Converti au catholicisme depuis 1886, Claudel sera dans les années suivantes en proie à une crise existentielle et spirituelle qui le laisse dans l'incertitude. Vers les années 1890 qu'il 'découvrira' le dao. Il cherchera dans l'inconnu la confirmation de sa foi. Même si ces connaissances sur la philosophie daoiste sont très limitées, l'influence en est apparante dès la première version de La ville avec des images telles les associations père-ciel / mère-terre. Ces éléments daoistes sont empruntés au chapitre XX du Dao de jing.

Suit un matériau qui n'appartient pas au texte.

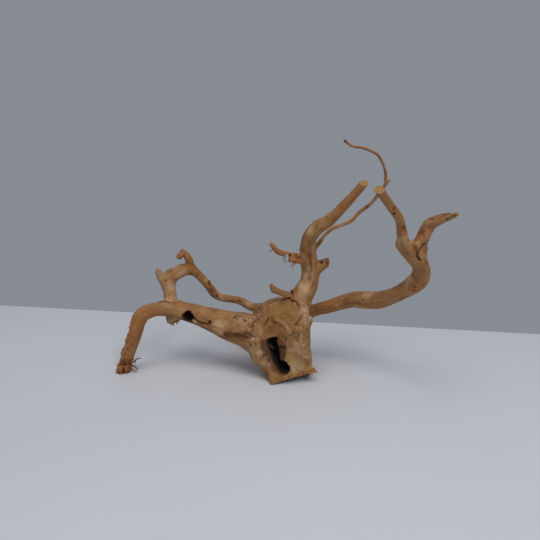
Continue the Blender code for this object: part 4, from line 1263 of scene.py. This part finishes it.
def whole_body(shape):
    """The root itself, grown from its limbs, burl and block into one skin."""
    limbs = [grow_limb(name, stations) for name, stations in LIMBS.items()]
    lumps = [burl_lump(f"burl_lump_{n}", *lump) for n, lump in enumerate(BURL)]
    root = join(limbs + lumps + [block()], "root_wood_body")
    one_skin(root, 0.75)
    places = places_of(root.data)
    near = np.zeros(len(places))
    for x, y, z, reach in CROTCHES:
        near = np.maximum(near, 1 - np.linalg.norm(places - (x, y, z), axis=1) / reach)
    group = root.vertex_groups.new(name="crotch")
    for level in np.arange(1, 11) / 10:
        chosen = np.nonzero((2 * near > level - 0.1) & (2 * near <= (level if level < 1 else 9)))[0]
        group.add([int(index) for index in chosen], float(level), "REPLACE")
    smooth_skin(root, 56, "crotch")
    smooth_skin(root, 5)
    root.vertex_groups.clear()
    put_places(root.data, swollen(places_of(root.data), normals_of(root.data)))
    walls = bored_out(root)
    one_skin(root, shape.skin_voxel / MM)
    smooth_skin(root, 1)
    places = places_of(root.data)
    inside, deep = in_holes(places, walls)
    moved, masks = surface_relief(places, normals_of(root.data), shape)
    moved = places + (moved - places) * (1 - 0.7 * inside)[:, None]
    # The slope takes the colour of the holes' walls.
    inside = np.maximum(inside, 0.7 * masks["slope"])
    masks.update(colour_masks(places), inside=inside, deep=deep)
    _, masks["unbent"], _ = along_limbs(places)
    put_places(root.data, moved)
    write_masks(root.data, moved, masks)
    for name, cut in SAW_CUTS.items():
        sawn(root, name, *cut)
    roughen_ends(root)
    thin_out(root, shape.most_triangles)
    mark_sawn_faces(root.data)
    return root


def twig(name, limbs, masks, voxel, unevenness):
    """Thin wood as a piece: its limbs in one fine skin, with grain along it and small bumps."""
    parts = [grow_limb(part, stations, 12, 1.0) for part, stations in limbs.items()]
    piece = join(parts, name)
    one_skin(piece, voxel)
    smooth_skin(piece, 2)
    places = places_of(piece.data)
    directions, unbent, radii = along_limbs(places, limbs, 0.7)
    size = np.clip(radii / 2.0, 0.2, 1.0)
    lines = streaks(places, directions, 0.7, 5.0, 95, 9)
    height = size * unevenness * (lines + 0.9 * soft_noise(places, 2.4, 96) + 0.8 * soft_noise(places, 6.0, 97))
    put_places(piece.data, places + normals_of(piece.data) * height[:, None])
    # The hollow mask puts painted shade in the grain's low lines and a painted highlight on its high lines.
    chosen = {"hollow": np.clip(0.5 - 0.35 * lines, 0, 1), "unbent": unbent}
    for mask, value in masks.items():
        chosen[mask] = value(places) if callable(value) else np.full(len(places), float(value))
    write_masks(piece.data, places, chosen)
    return piece


def splinter_stations(start, end, radius, number):
    """A splinter tapers and bends a little on its way."""
    start, end = np.array(start, float), np.array(end, float)
    run = end - start
    aside = np.array((run[2], 0.3 * run[0], -run[0]))
    aside /= np.linalg.norm(aside) + 1e-6
    bend = 0.09 * np.linalg.norm(run) * (1 if number % 2 else -1)
    return [
        (*start, radius), (*(start + 0.4 * run + aside * bend), radius * 0.82),
        (*(start + 0.75 * run + aside * bend * 0.8), radius * 0.5), (*end, 0.22),
    ]


def pressed(piece, share, way):
    """Flattens a piece across, about its middle line, to a share of its thickness."""
    way = np.array(way, float) / np.linalg.norm(way)
    places = places_of(piece.data)
    along = places[:, 2]
    order = np.argsort(along)
    off = places @ way
    trend = np.polyfit(along[order], off[order], 3)
    middle = np.polyval(trend, along)
    put_places(piece.data, places + np.outer((middle - off) * (1 - share), way))


class RootShapeSettings(bpy.types.PropertyGroup):
    skin_voxel: bpy.props.FloatProperty(
        name="Skin fineness", description="Width of the skin's faces before they are thinned out",
        default=0.0007, min=0.0004, unit="LENGTH", precision=5,
    )
    most_triangles: bpy.props.IntProperty(
        name="Most triangles", description="How many triangles the root's skin keeps", default=190000,
    )
    grain_depth: bpy.props.FloatProperty(
        name="Grain depth", description="How deep the lines of the grain are", default=0.00016,
        unit="LENGTH", precision=5,
    )
    crumb_height: bpy.props.FloatProperty(
        name="Crumb height", description="How far the burl's crumbly callus stands out",
        default=0.0013, unit="LENGTH", precision=5,
    )
    crack_depth: bpy.props.FloatProperty(
        name="Crack depth", description="Share of the cracks' own depths", default=1.0, subtype="FACTOR",
    )
    twig_voxel: bpy.props.FloatProperty(
        name="Twig fineness", description="Width of the twigs' faces", default=0.00034,
        unit="LENGTH", precision=5,
    )


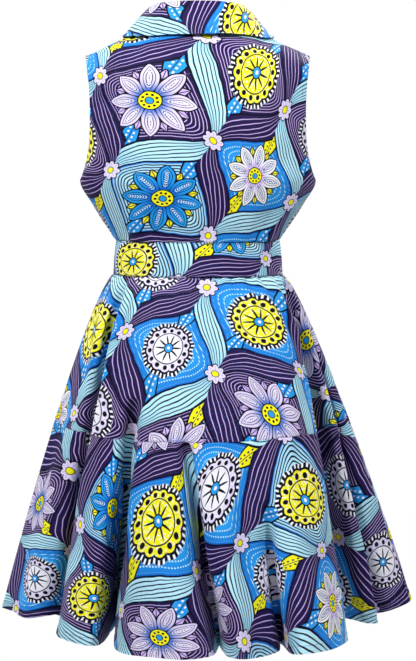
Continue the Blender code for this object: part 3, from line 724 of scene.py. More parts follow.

Claudel suit le courant européen et au Japon, il relit le Dao de jing tout en élargissant ses connaissances par la lecture dautres livres daoistes tel celui de Zhuangzi, Nan hua zhen jing. L^influence de ce livre inspire plusieurs écrits de Claudel dans lesquels apparaissent en filigrane les éléments reliés à Zhuangzi.
Tout au long de sa vie, Claudel est convaincu de la supériorité de la religion chrétienne. Certes, il idéalise la Chine mais c^est justement parce qu'il se tourne vers son passé qu'il ne peut s'empêcher d'émettre certains commentaires défavorables sur l'état présent de la Chine et sa soi-disant inertie.